Un diario polaco, el Gazeta Wyborcza, se pregunta: «¿Puede un político que alguna vez recomendó bombardear la represa egipcia de Assuan, ser ministro de Exteriores de Israel? ¿Un hombre que hoy dice que hay que reconocer los territorios autónomos palestinos, y mañana pide que destruyan (la ciudad cisjordana de) Ramala?».
Avigdor Lieberman entra al carro de la diplomacia, pero habla de lenguaje de las armas. Foto: AP La respuesta es sí, perfectamente. Pero no solo hasta ese límite ha ido Avigdor Lieberman, que es como se nombra el propuesto para el cargo: También ha pedido que el millón y medio de árabes que viven en Israel (no los palestinos de Gaza y Cisjordania) sean expulsados, por constituir un «peligro» dentro del Estado sionista; y más ha dicho, como que habría que colgar a los diputados árabes israelíes.
¿Es esa la imagen que desea dar Israel?
No lo sé, pero sí sé que su electorado decidió dar la mayoría a políticos de esta talla en los comicios del 10 de febrero. El jefe del partido Likud, Benjamín Netanyahu, enemigo de cualquier devolución de tierras a los palestinos (por algo dio el portazo en el gabinete del entonces gobernante Ariel Sharon, en 2005, cuando este decidió sacar tropas y colonos de la Franja de Gaza), fue escogido para encabezar el gobierno. ¿Con quiénes se alía? ¡Pues con Yisrael Beitenu, la fuerza de Lieberman, el personaje deseoso de arrojar bombas contra Egipto y hacer talco sus pirámides, y de linchar a diputados!
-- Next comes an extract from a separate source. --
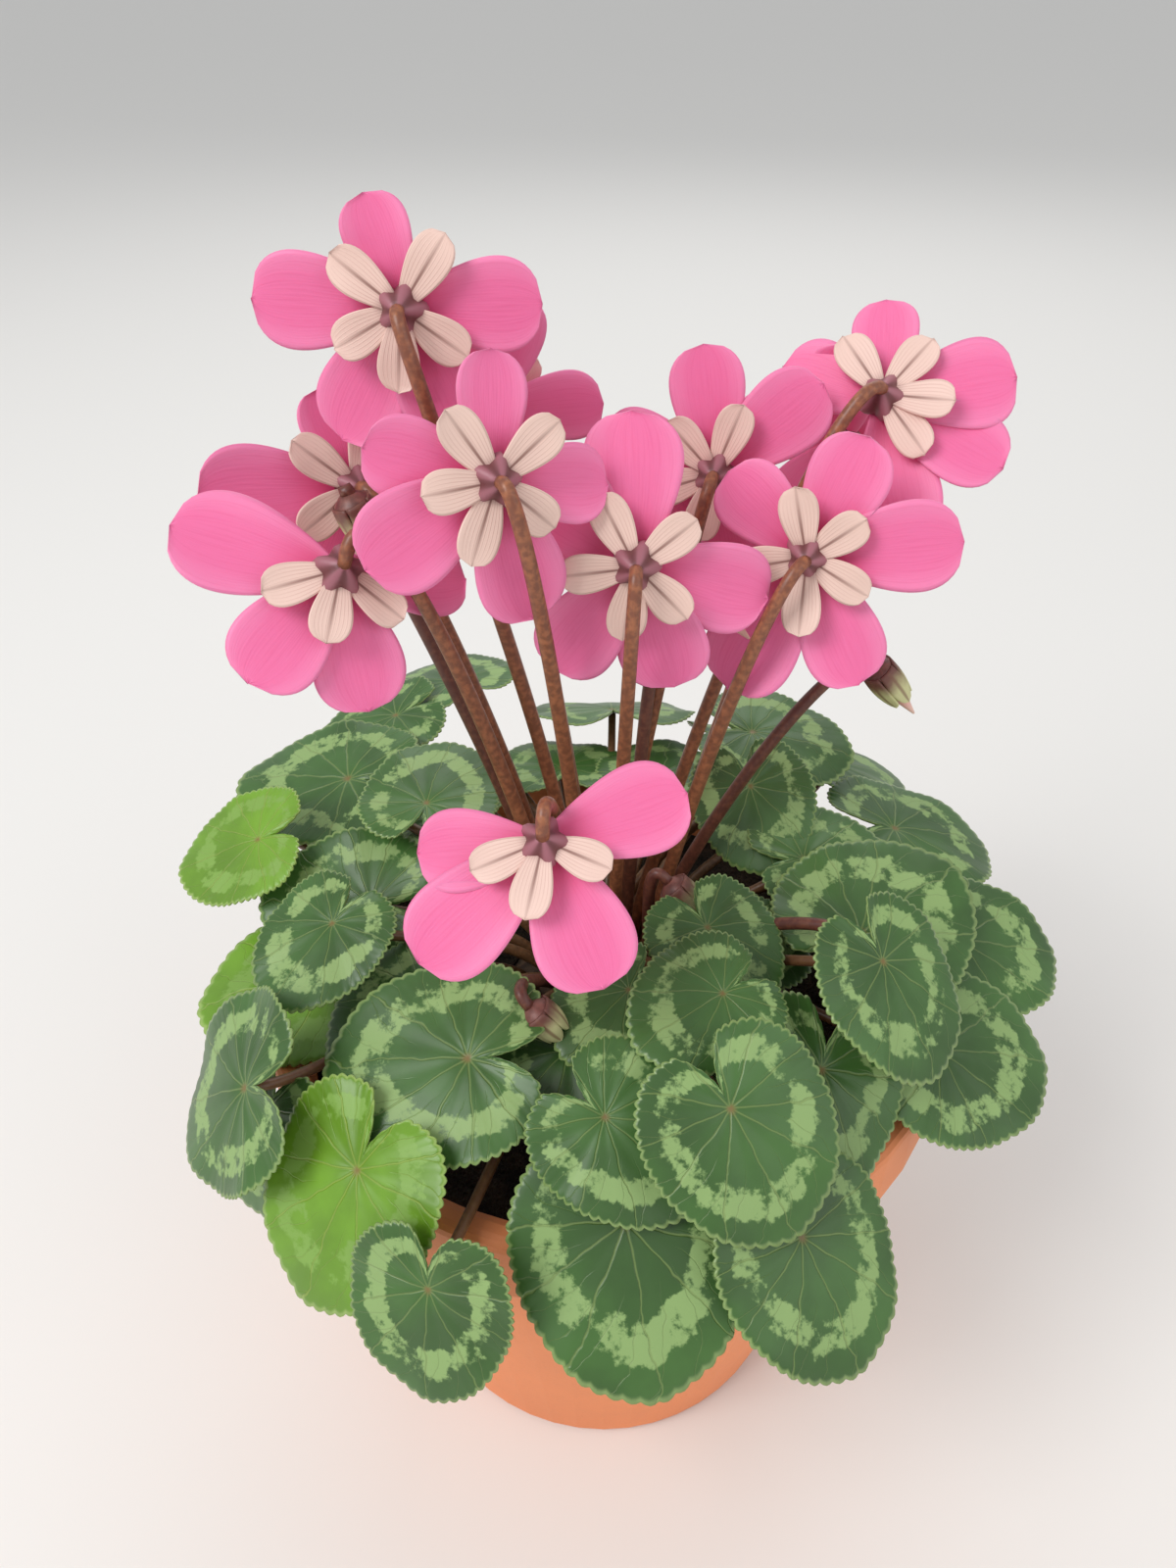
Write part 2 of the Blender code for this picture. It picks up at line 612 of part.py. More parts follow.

Cualquiera dirá: «Si de todos modos Netanyahu ha pedido bombardear las instalaciones nucleares de Irán, ¿qué de particulares tienen los dichos de Lieberman?». Mientras, la jefa del «centrista» partido Kadima, Tzipi Livni, convulsiona por la idea de que un «team» Likud-Yisrael Beitenu será un veneno para la «visión» de dos Estados —Israel y Palestina—, uno junto a otro y en paz, y aun el Alto Representante de Política Exterior de la Unión Europea, Javier Solana, advierte que las posturas del bloque comunitario hacia un gobierno israelí «no pacifista» serán «muy diferentes», es decir, de rechazo.
Veamos primero lo de Livni. Para la todavía canciller, la pregunta puede ser: ¿En qué ha estado entretenido el saliente gobierno de Kadima desde 2006, que le ha sido «imposible» permitir la creación del Estado palestino con fronteras permanentes, y contigüidad territorial entre Franja y Cisjordania, incluida Jerusalén oriental? ¿No ha tenido tres años para hacer lo que dice querer, o la «visión» —o mejor, espejismo— era para concretarse poco antes del Juicio Final?
En cuanto a la preocupación de Solana, ex jefe de un pacto militar que hace diez años se ensañó criminalmente contra un pequeño país europeo (a lo que dedicaremos un próximo comentario), sería interesante saber qué tipo de «pacifismo» desea él de un próximo gobierno israelí, que ya haya podido observarse en alguno anterior. El primer ministro Ehud Olmert, quien está al abandonar la cabina de mando, invadió el Líbano en el verano de 2006, y la Franja de Gaza a fines de 2008. Miles de muertos árabes, ciento y tantos en el lado israelí, y ningún objetivo cumplido, pues el grupo libanés Hizbolá y el palestino HAMAS aún hacen el cuento. ¿Era Olmert acaso el buen samaritano que extrañarán ahora los europeos?
Por último, está Washington. En tiempos más gloriosos, la Casa Blanca le dio la mano a Netanyahu (primer ministro entre 1996 y 1999). Con un tipo duro bastaba, pero ahora hay otro duro, y demasiado ácido. ¿Cómo masticar el par? O mejor, ¿cómo hará la administración de Barack Obama para hacerle tragar al mundo la píldora de que un gobierno Yisrael Beitenu-Likud, que debe estar listo el 3 de abril para regir un Estado que recibe anualmente 3 000 millones de dólares de regalo de EE.UU., está comprometido con la paz?
Se le ve muy corta vida a ese matrimonio. Esperemos.